How would you describe your sound?
I don’t think I really have a sound. The only consistencies are guitar, drums and vocals. These three things don’t necessarily describe a certain sound. However, when I set out as a songwriter, it was my personal goal to never be pigeonholed into a “genre” or “category”. For me, the best music transcends any kind of playlist or disc. It becomes part of your being no matter what kind of music it is. THAT is what I want my sound to be. Always changing, always ascending.
What did you grow up listening to? And what are you listening to now?

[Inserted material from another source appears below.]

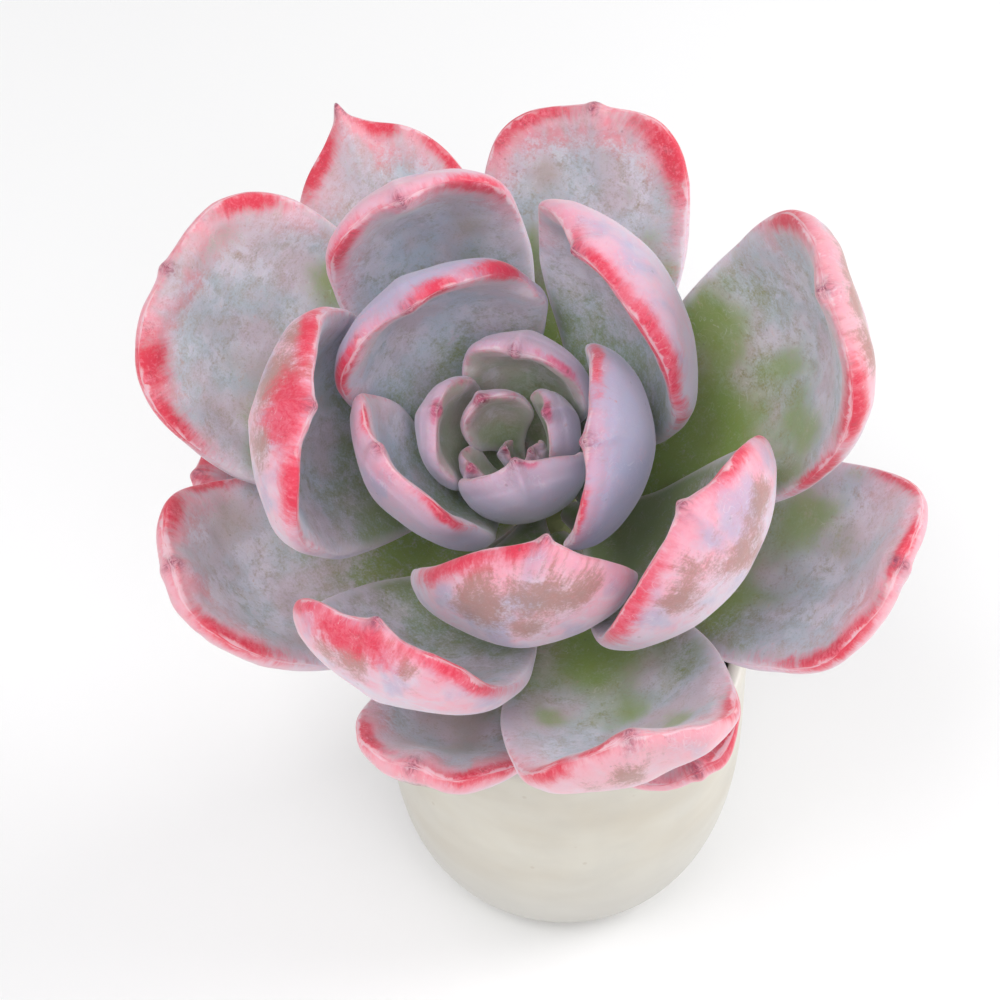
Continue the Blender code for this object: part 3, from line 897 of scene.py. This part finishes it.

I grew up listening to everything under the sun, and I am so grateful for that. Everything from The Cure to Tribe Called Quest somehow made it’s way into my ears. However, some of my favorite stuff growing up was the music my parents showed me. Tom Petty, Tears for Fears, The Cure and a lot of other 80s new wave bands are all things that inspired me. Strangely, I also developed a deep love for blues music at a really young age. This was the one of the few kinds of music that my parents never really pushed through the speakers. Somehow I still found a way to love and listen to artists like BB King, Muddy Waters, Clapton and Hendrix. Currently, I’ve been listening to a lot of contemporary R&B, as well as bands that sort of sound like they we’re formed in the 80s. I’m in love with this record called “August Greene, which is a collaboration project of Karriem Riggins, Robert Glasper and Common. Also this new band called "The Night Game” is on my top 5 list right now. I think there is a lot of incredible music coming out right now despite what many people think. You’ve just got to turn off your TOP 40 station and do a little digging.
What’s your purpose?
My purpose in life is to pass the torch that was given to me. I’m not the package, I’m just the delivery man. My purpose is to make art and pass it on to those in need. Wether someone is having a bad day or a bad year, all I want to do is give them a song to help them through that. I want to share that feeling with as many people as possible. Music is a gift, and it is my life’s mission to show people that.